Tory opponent John Capobianco feels that sentiment doesn’t resonate with all voters. “There’s a real sense of entitlement,” the lifetime Etobicoke resident and former Mike Harris adviser tells me. “At the door, I get folks who are offended at the Liberal arrogance of bringing in someone who has no connection to the riding.”

Etobicoke-Lakeshore is a highly mixed riding that hovers between economic growth and stagnation. The first question for Ignatieff at the John English session is what he would do to address local issues. “If I were elected,” he answers, “my first call would be to Mayor Miller. And the first thing I would tell him is that the waterfront extends past the Humber River.”

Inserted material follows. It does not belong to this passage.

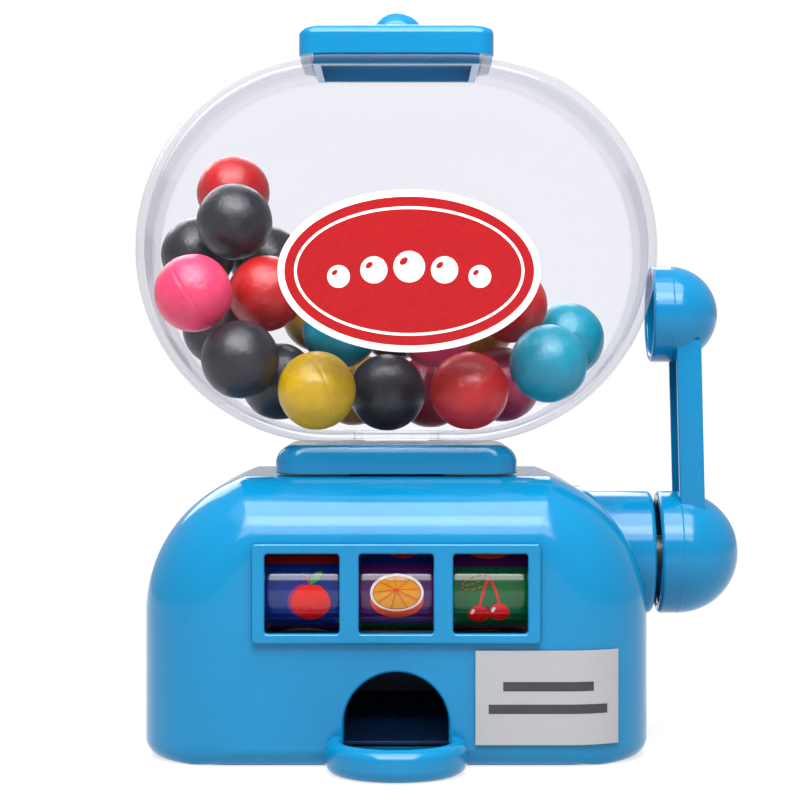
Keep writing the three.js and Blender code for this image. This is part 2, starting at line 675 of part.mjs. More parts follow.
// The shroud keeps the other gumballs out: open to the throat above and low down in front.
const DROP_FROM = THREE.MathUtils.degToRad(95);
const DROP_TO = THREE.MathUtils.degToRad(190);
function makeShroud() {
  const y = lever.axisY;
  const half = shroudHalf + shroudEnd;
  const top = roofZ - GAP;
  const bodies = rod("x", shroudOuter, -half, half, 36, leverAxis).add(
    box(-half, half, y - shroudOuter, y + shroudOuter, leverZ, top),
  );
  const reach = 2 * shroudOuter;
  const fan = arc(0, 0, reach, reach, DROP_FROM, DROP_TO, 6);
  const drop = plateAcrossX(
    [[y, leverZ], ...fan.map(([up, forward]) => [y - forward, leverZ + up])],
    -shroudHalf,
    shroudHalf,
  );
  const cuts = [
    rod("x", shroudRadius, -shroudHalf, shroudHalf, 36, leverAxis),
    rod("x", boreRadius, 0, half + 1, 20, leverAxis),
    rod("x", bearing.outer + GAP, -half - 1, 0, 24, leverAxis),
    rod("z", throat.radius + throat.wall + GAP, leverZ, top + 1, 28, [0, y, 0]),
    drop,
  ];
  return bodies.intersect(box(-half, half, -50, 50, 0, top)).subtract(wasm.Manifold.union(cuts));
}
add("barrel_shroud", makeShroud(), BLUE, 0.45);

// A flanged bush in the shroud's left end carries the barrel's left stub.
function makeBearing() {
  const { outer, flangeRadius, flange } = bearing;
  const inEnd = -shroudHalf;
  const outEnd = -shroudHalf - shroudEnd;
  const profile = [
    [boreRadius, inEnd],
    [boreRadius, outEnd - GAP - flange],
    [flangeRadius, outEnd - GAP - flange],
    [flangeRadius, outEnd - GAP],
    [outer, outEnd - GAP],
    [outer, inEnd],
    [boreRadius, inEnd],
  ];
  return turned("x", profile, 24, leverAxis);
}
add("barrel_bearing", makeBearing(), WHITE_PLASTIC, 0.5);

// The torsion spring is a helix of wire round the shaft.
function makeSpring() {
  const from = stubEnd + 0.6;
  const to = bracket.faceX - 1;
  const wire = spring.wireRadius;
  class Helix extends THREE.Curve {
    getPoint(t, target = new THREE.Vector3()) {
      const angle = 2 * Math.PI * spring.turns * t;
      const x = from + wire + (to - from - 2 * wire) * t;
      const y = lever.axisY + spring.meanRadius * Math.cos(angle);
      return target.set(x, y, leverZ + spring.meanRadius * Math.sin(angle));
    }
  }
  const round = arc(0, 0, wire, wire, 0, 2 * Math.PI, spring.wireSides).slice(1);
  const section = new THREE.Shape(round.map(([u, v]) => new THREE.Vector2(u, v)));
  const steps = spring.turns * spring.stepsPerTurn;
  const along = { steps, bevelEnabled: false, extrudePath: new Helix() };
  return solid(new THREE.ExtrudeGeometry(section, along));
}
add("return_spring", makeSpring(), STEEL, 0.3, 0.9);

// The throat tube leads from the bowl's hole, through the saddle and the roof, to the barrel.
function makeThroat() {
  const low = roofZ;
  const high = saddleTop - GAP / 3;
  const { radius, wall, flangeRadius, flange } = throat;
  const profile = [
    [radius, low],
    [radius + wall, low],
    [radius + wall, high - flange],
    [flangeRadius, high - flange],
    [flangeRadius, high],
    [radius, high],
    [radius, low],
  ];
  return turned("z", profile, 28, [0, lever.axisY, 0]);
}
add("throat_funnel", makeThroat(), WHITE_PLASTIC, 0.4);

// The chute carries a gumball from below the barrel forward to the tray's tongue.
function makeChute() {
  const front = tongueEndY + GAP;
  const back = lever.axisY + shroudOuter;
  const { wall } = chute;
  const slope = Math.tan(THREE.MathUtils.degToRad(chute.slopeDegrees));
  const floorAt = (y) => plateTop + chute.lip + slope * (y - front);
  const top = floorAt(back) + chute.side;
  const half = archHalf + wall;
  const outline = [
    [front, plateTop],
    [front + 3, plateTop],
    [back - wall, floorAt(back) - wall],
    [back - wall, plateTop],
    [back, plateTop],
    [back, top],
    [front, top],
  ];
  const inside = [
    [front - 1, floorAt(front - 1)],
    [back - wall, floorAt(back - wall)],
    [back - wall, top + 1],
    [front - 1, top + 1],
  ];
  return plateAcrossX(outline, -half, half).subtract(plateAcrossX(inside, -archHalf, archHalf));
}
add("ball_chute", makeChute(), BLUE, 0.45);

// ---------------------------------------------------------------- gears
const driveRadius = (gearModule * gears.drive) / 2;
const idlerRadius = (gearModule * gears.idler) / 2;
// The three axes lie on one line, with the idler between the lever's axis and the reels'.
const toReels = new THREE.Vector2(reelY - lever.axisY, reelZ - leverZ).normalize();
const idlerAt = new THREE.Vector2(lever.axisY, leverZ).addScaledVector(toReels, driveRadius + idlerRadius);
const lineAngle = Math.atan2(toReels.y, toReels.x);

// Spur teeth with straight flanks and some backlash; a tooth stands at the given angle.
function gearSolid(teeth, toothAngle, bore, fromX, toX, [y, z]) {
  const addendum = 0.8 * gearModule;
  const dedendum = 1.1 * gearModule;
  const pitch = (2 * Math.PI) / teeth;
  const pitchRadius = (gearModule * teeth) / 2;
  const tip = pitchRadius + addendum;
  const root = pitchRadius - dedendum;
  const halfAtRoot = pitch * 0.33;
  const halfAtTip = pitch * 0.1;
  const flanks = [
    [root, -halfAtRoot],
    [tip, -halfAtTip],
    [tip, halfAtTip],
    [root, halfAtRoot],
  ];
  const points = [];
  for (let i = 0; i < teeth; i++) {
    for (const [radius, offset] of flanks) {
      const angle = toothAngle + i * pitch + offset;
      points.push([y + radius * Math.cos(angle), z + radius * Math.sin(angle)]);
    }
  }
  const wheel = plateAcrossX(points, fromX, toX);
  return wheel.subtract(rod("x", bore, fromX - 1, toX + 1, 20, [0, y, z]));
}

const gearFrom = gears.plane;
const gearTo = gears.plane + gears.width;
const drive = gearSolid(gears.drive, lineAngle, boreRadius, gearFrom, gearTo, [lever.axisY, leverZ]);
add("drive_gear", drive, WHITE_PLASTIC, 0.4);
const idlerTooth = lineAngle + Math.PI / gears.idler;
const idlerBore = idlerPin.radius + GAP;
const idler = gearSolid(gears.idler, idlerTooth, idlerBore, gearFrom, gearTo, idlerAt.toArray());
add("idler_gear", idler, WHITE_PLASTIC, 0.4);
const pinionPlace = [reelY, reelZ];
const pinionBore = reelShaftRadius + GAP;
const pinion = gearSolid(gears.pinion, lineAngle + Math.PI, pinionBore, gearFrom, gearTo, pinionPlace);
add("reel_pinion", pinion, WHITE_PLASTIC, 0.4);

function makeIdlerPin() {
  const from = bracket.faceX - GAP;
  const head = gearTo + GAP;
  const { radius, headRadius, headLength } = idlerPin;
  const profile = [
    [0, from],
    [radius, from],
    [radius, head],
    [headRadius, head],
    [headRadius, head + headLength],
    [0, head + headLength],
  ];
  return turned("x", profile, 16, [0, idlerAt.x, idlerAt.y]);
}
add("idler_pin", makeIdlerPin(), STEEL, 0.3, 0.9);

// ---------------------------------------------------------------- reels
const reelAxis = [0, reelY, reelZ];
function makeReel(x) {
  const half = reel.width / 2;
  const web = reel.web / 2;
  const inner = reel.radius - reel.rim;
  const bore = reelShaftRadius + GAP;
  const side = (sign) => [
    [bore, sign * half],
    [reel.hub, sign * half],
    [reel.hub, sign * web],
    [inner, sign * web],
    [inner, sign * half],
    [reel.radius, sign * half],
  ];
  const profile = [...side(-1), ...side(1).reverse(), [bore, -half]];
  return turned("x", profile, 20, [x, reelY, reelZ]);
}
Object.entries(REEL_COLOURS).forEach(([side, colour], i) => {
  add(`reel_${side}`, makeReel((i - 1) * reel.pitch), colour, 0.35);
});

const bracketOutside = bracket.faceX + bracket.thickness;
const reelShaftEnds = [-bracketOutside - 0.8, gearTo + 1.6];
add("reel_shaft", rod("x", reelShaftRadius, ...reelShaftEnds, 16, reelAxis), STEEL, 0.3, 0.9);

// Each bracket is a plate on a foot; the right one also carries the lever's shaft and the idler.
function makeBracket(side) {
  const sorted = (a, b) => [Math.min(side * a, side * b), Math.max(side * a, side * b)];
  const [x0, x1] = sorted(bracket.faceX, bracketOutside);
  const front = reelY - bracket.margin;
  const reelTop = reelZ + bracket.margin;
  const back = side > 0 ? lever.axisY + bracket.margin + 2 : reelY + bracket.margin + 2;
  const outline = side > 0
    ? [[front, plateTop], [back, plateTop], [back, leverZ + bracket.margin + 1],
      [lever.axisY - bracket.margin - 2, leverZ + bracket.margin + 1], [front, reelTop]]
    : [[front, plateTop], [back, plateTop], [back, reelTop], [front, reelTop]];
  const [foot0, foot1] = sorted(bracket.faceX, bracketOutside + bracket.foot);
  const foot = box(foot0, foot1, front, back, plateTop, plateTop + bracket.thickness);
  const cuts = [rod("x", reelShaftRadius + GAP, x0 - 1, x1 + 1, 16, reelAxis)];
  if (side > 0) {
    cuts.push(rod("x", boreRadius, x0 - 1, x1 + 1, 20, leverAxis));
    cuts.push(rod("x", idlerPin.radius + GAP, x0 - 1, x1 + 1, 16, [0, idlerAt.x, idlerAt.y]));
  }
  return plateAcrossX(outline, x0, x1).add(foot).subtract(wasm.Manifold.union(cuts));
}
add("reel_bracket_left", makeBracket(-1), WHITE_PLASTIC, 0.45);
add("reel_bracket_right", makeBracket(1), WHITE_PLASTIC, 0.45);

// ---------------------------------------------------------------- gumballs
// Roughly where each gumball lies: its colour, then x and y, and its height above the bowl's underside.
const heap = [
  ["red", -29, 14, 42],
  ["black", -29, 1, 36],
  ["black", -35, 8, 32],
  ["black", -22, 16, 30],
  ["pink", -35, -12, 24],
  ["red", -22, -3, 25],
  ["black", -26, -14, 12],
  ["black", -33, 10, 17],
  ["black", -21, 12, 10],
  ["yellow", -14, -14, 8],
  ["ochre", -15, 14, 20],
  ["teal", -10, -1, 18],
  ["ochre", -8, 14, 8],
  ["black", -1, -4, 8],
  ["black", -2, 15, 19],
  ["pink", 6, -2, 18],
  ["crimson", 4, 13, 9],
  ["red", 12, -14, 8],
  ["ochre", 15, 14, 19],
  ["red", 19, 0, 23],
  ["crimson", 19, 8, 10],
  ["teal", 25, -13, 13],
  ["teal", 30, 7, 16],
  ["black", -20, -2, 9],
];

// Keeps a centre inside the bowl: the bowl is a flat core grown by a round edge.
function keepInBowl(centre) {
  const grown = bowl.fillet - bowl.wall - gumball.radius - GAP;
  const coreRadius = bowl.radius - bowl.fillet;
  const onStraight = THREE.MathUtils.clamp(centre.x, -bowl.straightHalf, bowl.straightHalf);
  const spoke = new THREE.Vector2(centre.x - onStraight, centre.z - bowlCentreZ);
  spoke.clampLength(0, coreRadius);
  const halfDepth = bowl.depth / 2 - bowl.fillet;
  const y = THREE.MathUtils.clamp(centre.y, -halfDepth, halfDepth);
  const core = new THREE.Vector3(onStraight + spoke.x, y, bowlCentreZ + spoke.y);
  centre.sub(core).clampLength(0, grown).add(core);
}

function settledHeap() {
  const centres = heap.map(([, x, y, up]) => new THREE.Vector3(x, y, bowlBottom + up));
  const apart = 2 * gumball.radius + GAP;
  for (let round = 0; round < 600; round++) {
    for (let i = 0; i < centres.length; i++) {
      for (let j = i + 1; j < centres.length; j++) {
        const between = centres[i].clone().sub(centres[j]);
        const short = apart + 0.02 - between.length();
        if (short > 0) {
          between.setLength(short / 2);
          centres[i].add(between);
          centres[j].sub(between);
        }
      }
    }
    centres.forEach(keepInBowl);
  }
  return centres;
}

settledHeap().forEach((centre, i) => {
  const ball = new THREE.IcosahedronGeometry(gumball.radius, 2);
  const name = `gumball_${String(i + 1).padStart(2, "0")}`;
  add(name, solid(ball), GUM[heap[i][0]], 0.5).position.copy(centre);
});

export default machine;
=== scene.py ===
"""Looks for the toy gumball machine: fine meshes, moulded plastic, candy and studio light."""

import json
import math

import bmesh
import bpy
from mathutils import Matrix, Vector, noise


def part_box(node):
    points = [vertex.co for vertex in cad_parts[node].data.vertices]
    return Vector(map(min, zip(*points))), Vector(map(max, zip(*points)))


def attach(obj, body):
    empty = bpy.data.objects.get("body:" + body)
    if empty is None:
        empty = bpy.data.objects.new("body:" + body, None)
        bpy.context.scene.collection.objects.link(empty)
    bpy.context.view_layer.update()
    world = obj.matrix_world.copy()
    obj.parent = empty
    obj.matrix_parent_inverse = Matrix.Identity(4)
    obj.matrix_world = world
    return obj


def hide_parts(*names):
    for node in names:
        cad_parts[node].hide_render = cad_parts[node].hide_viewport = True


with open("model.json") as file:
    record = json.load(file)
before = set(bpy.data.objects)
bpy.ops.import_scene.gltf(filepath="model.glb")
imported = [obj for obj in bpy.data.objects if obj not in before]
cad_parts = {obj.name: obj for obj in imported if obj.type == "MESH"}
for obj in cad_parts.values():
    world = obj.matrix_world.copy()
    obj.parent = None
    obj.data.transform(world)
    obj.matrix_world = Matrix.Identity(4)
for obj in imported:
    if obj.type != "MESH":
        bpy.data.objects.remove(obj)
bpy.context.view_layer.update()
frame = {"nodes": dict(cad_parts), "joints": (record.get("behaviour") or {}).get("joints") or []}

MM = 0.001
GAP = 0.3 * MM
QUARTER = math.pi / 2
NODES = frame["nodes"]
JOINTS = {joint["name"]: joint for joint in frame["joints"]}


# ---- mesh tools
def mesh_piece(name, points, faces, smooth_degrees=35):
    """A mesh object, shaded smooth except across edges sharper than smooth_degrees."""
    mesh = bpy.data.meshes.new(name)
    mesh.from_pydata([tuple(p) for p in points], [], faces)
    mesh.validate()
    work = bmesh.new()
    work.from_mesh(mesh)
    bmesh.ops.remove_doubles(work, verts=work.verts, dist=1e-7)
    bmesh.ops.dissolve_degenerate(work, edges=work.edges, dist=1e-7)
    bmesh.ops.recalc_face_normals(work, faces=work.faces)
    work.to_mesh(mesh)
    work.free()
    piece = placed(name, mesh)
    shade(piece, smooth_degrees)
    return piece


def placed(name, data):
    """A new object that shows the data, linked into the scene."""
    item = bpy.data.objects.new(name, data)
    bpy.context.scene.collection.objects.link(item)
    return item


def shade(piece, smooth_degrees=35):
    """Smooth shading, except across edges sharper than that angle."""
    piece.data.polygons.foreach_set("use_smooth", [True] * len(piece.data.polygons))
    piece.data.set_sharp_from_angle(angle=math.radians(smooth_degrees))
    piece.data.update()


def arc(centre_u, centre_v, radius_u, radius_v, start, end, steps):
    """Points along part of an ellipse, both ends included."""
    turns = [start + (end - start) * i / steps for i in range(steps + 1)]
    return [(centre_u + radius_u * math.cos(t), centre_v + radius_v * math.sin(t)) for t in turns]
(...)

He says he understands a need for community control of waterfront development.

“Environment is the issue with a bullet,” says Bob Poldon of the Mimico Residents Association. “We are living by one of the great jewels of Ontario, and we aren’t able to see it and we can’t use it.”

Other issues of great concern in the area are affordable housing and crime. Ignatieff believes the government needs to build housing Capobianco is pulling for a policy of tax incentives for developers. The Tory candidate calls for mandatory minimum sentencing Ignatieff relies on the gun ban. The NDP candidate, Liam McHugh-Russell, running a distant third, stresses funding border police, “investing in kids” and continuing the trend of the NDP’s spring budget, which promised 6,400 housing units.

But Ignatieff’s rock is Canadian unity, and it is here that both his national aspirations and his political existence are most apparent. “[Bloc Quebecois leader Gilles] Duceppe is an example, in a weird way, of what makes this country so great: we allow a party [to sit in Parliament] that exists to undo the political system,” he says.

He describes the sponsorship scandal as people driven to do unethical things in response to a looming crisis of national unity. In a sense, it’s the same sort of argument he used to call for the invasion of Iraq in the American and British press: invasion might be wrong, but Saddam was worse.

His stand has garnered him a lot of bad press, as has his view that relaxed restrictions on interrogation techniques are a “lesser evil” than terrorist attacks in the context of the defence of Western democratic society.

“The power of American scripture lies in [a] constant process of democratic reinvention,” writes Ignatieff in an essay for Granta. He cites speeches by Abraham Lincoln, a military rabbi and Martin Luther King Jr. as words that “renew the faith of the only country on earth… whose citizenship is an act of faith.”

Those words were all born of conflict, and Ignatieff relies on conflict’s power to unify. “I can only try to describe what I feel when I see a Peacekeeper in Afghanistan,” he tells voters, prompting me to wonder if anyone else bothers trying to call them Peacekeepers any more. “This country is Vimy Ridge to me.”

Trudeau, Lincoln, Vimy Ridge, Peacekeepers. It’s the sort of patriotic canon Canadian politicians are usually reluctant to invoke, probably for fear of sounding, well, American. It may be that Ignatieff wants Canadians to feel proud or maybe what they say is true: nostalgia is a form of depression. After all, I’m sure he’s read the polls.